▸ Problem description:
Set down all of the data exactly as it appears.

▸ Source excerpt:
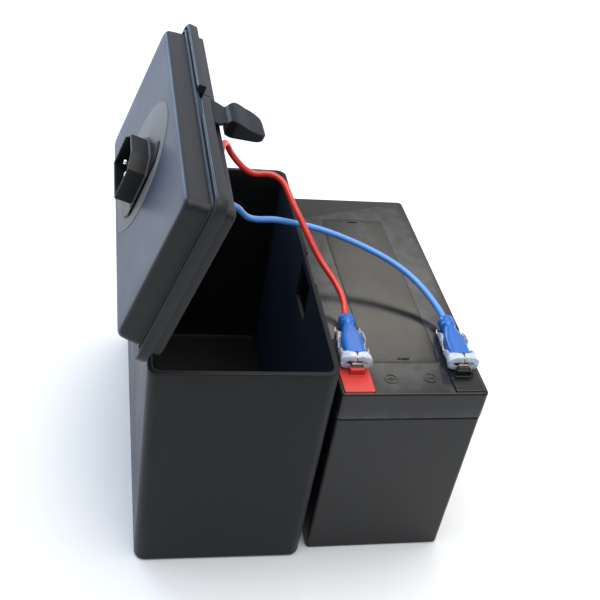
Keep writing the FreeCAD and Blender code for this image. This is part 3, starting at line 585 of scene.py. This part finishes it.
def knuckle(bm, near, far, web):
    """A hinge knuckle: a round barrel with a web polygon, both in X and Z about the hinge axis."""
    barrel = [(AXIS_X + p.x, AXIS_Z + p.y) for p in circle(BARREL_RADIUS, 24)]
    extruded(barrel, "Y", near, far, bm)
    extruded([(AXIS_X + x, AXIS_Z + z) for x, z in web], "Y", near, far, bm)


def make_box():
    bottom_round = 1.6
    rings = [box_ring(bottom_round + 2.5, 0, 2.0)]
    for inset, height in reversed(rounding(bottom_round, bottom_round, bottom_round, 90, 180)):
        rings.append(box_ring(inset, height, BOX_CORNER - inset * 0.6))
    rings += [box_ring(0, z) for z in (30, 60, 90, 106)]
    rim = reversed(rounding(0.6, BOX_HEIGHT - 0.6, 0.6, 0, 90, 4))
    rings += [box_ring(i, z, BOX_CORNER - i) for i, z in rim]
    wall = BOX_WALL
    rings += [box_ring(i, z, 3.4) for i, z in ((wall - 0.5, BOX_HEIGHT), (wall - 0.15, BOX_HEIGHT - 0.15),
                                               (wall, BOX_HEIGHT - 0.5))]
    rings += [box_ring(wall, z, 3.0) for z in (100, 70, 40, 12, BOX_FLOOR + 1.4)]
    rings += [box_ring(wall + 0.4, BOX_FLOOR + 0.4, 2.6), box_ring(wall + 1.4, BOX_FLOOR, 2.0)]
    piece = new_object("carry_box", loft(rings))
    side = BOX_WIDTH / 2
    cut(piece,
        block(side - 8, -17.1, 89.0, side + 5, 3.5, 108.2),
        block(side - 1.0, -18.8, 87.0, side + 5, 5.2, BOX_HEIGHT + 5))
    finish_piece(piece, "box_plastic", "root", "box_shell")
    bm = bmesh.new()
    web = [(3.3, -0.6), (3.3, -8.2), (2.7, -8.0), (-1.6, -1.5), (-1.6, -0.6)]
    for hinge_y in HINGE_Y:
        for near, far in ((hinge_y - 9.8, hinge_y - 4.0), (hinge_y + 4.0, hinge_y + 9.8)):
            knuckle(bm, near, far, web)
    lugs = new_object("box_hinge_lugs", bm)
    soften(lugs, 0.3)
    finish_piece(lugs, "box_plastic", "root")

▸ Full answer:
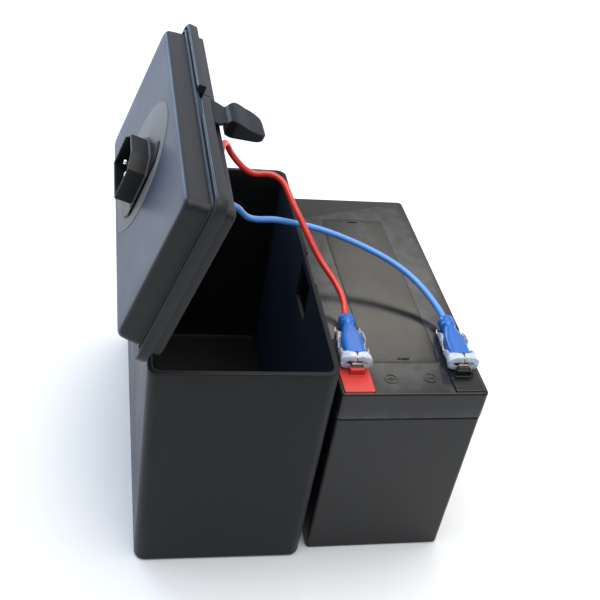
Keep writing the FreeCAD and Blender code for this image. This is part 3, starting at line 585 of scene.py. This part finishes it.
def knuckle(bm, near, far, web):
    """A hinge knuckle: a round barrel with a web polygon, both in X and Z about the hinge axis."""
    barrel = [(AXIS_X + p.x, AXIS_Z + p.y) for p in circle(BARREL_RADIUS, 24)]
    extruded(barrel, "Y", near, far, bm)
    extruded([(AXIS_X + x, AXIS_Z + z) for x, z in web], "Y", near, far, bm)


def make_box():
    bottom_round = 1.6
    rings = [box_ring(bottom_round + 2.5, 0, 2.0)]
    for inset, height in reversed(rounding(bottom_round, bottom_round, bottom_round, 90, 180)):
        rings.append(box_ring(inset, height, BOX_CORNER - inset * 0.6))
    rings += [box_ring(0, z) for z in (30, 60, 90, 106)]
    rim = reversed(rounding(0.6, BOX_HEIGHT - 0.6, 0.6, 0, 90, 4))
    rings += [box_ring(i, z, BOX_CORNER - i) for i, z in rim]
    wall = BOX_WALL
    rings += [box_ring(i, z, 3.4) for i, z in ((wall - 0.5, BOX_HEIGHT), (wall - 0.15, BOX_HEIGHT - 0.15),
                                               (wall, BOX_HEIGHT - 0.5))]
    rings += [box_ring(wall, z, 3.0) for z in (100, 70, 40, 12, BOX_FLOOR + 1.4)]
    rings += [box_ring(wall + 0.4, BOX_FLOOR + 0.4, 2.6), box_ring(wall + 1.4, BOX_FLOOR, 2.0)]
    piece = new_object("carry_box", loft(rings))
    side = BOX_WIDTH / 2
    cut(piece,
        block(side - 8, -17.1, 89.0, side + 5, 3.5, 108.2),
        block(side - 1.0, -18.8, 87.0, side + 5, 5.2, BOX_HEIGHT + 5))
    finish_piece(piece, "box_plastic", "root", "box_shell")
    bm = bmesh.new()
    web = [(3.3, -0.6), (3.3, -8.2), (2.7, -8.0), (-1.6, -1.5), (-1.6, -0.6)]
    for hinge_y in HINGE_Y:
        for near, far in ((hinge_y - 9.8, hinge_y - 4.0), (hinge_y + 4.0, hinge_y + 9.8)):
            knuckle(bm, near, far, web)
    lugs = new_object("box_hinge_lugs", bm)
    soften(lugs, 0.3)
    finish_piece(lugs, "box_plastic", "root")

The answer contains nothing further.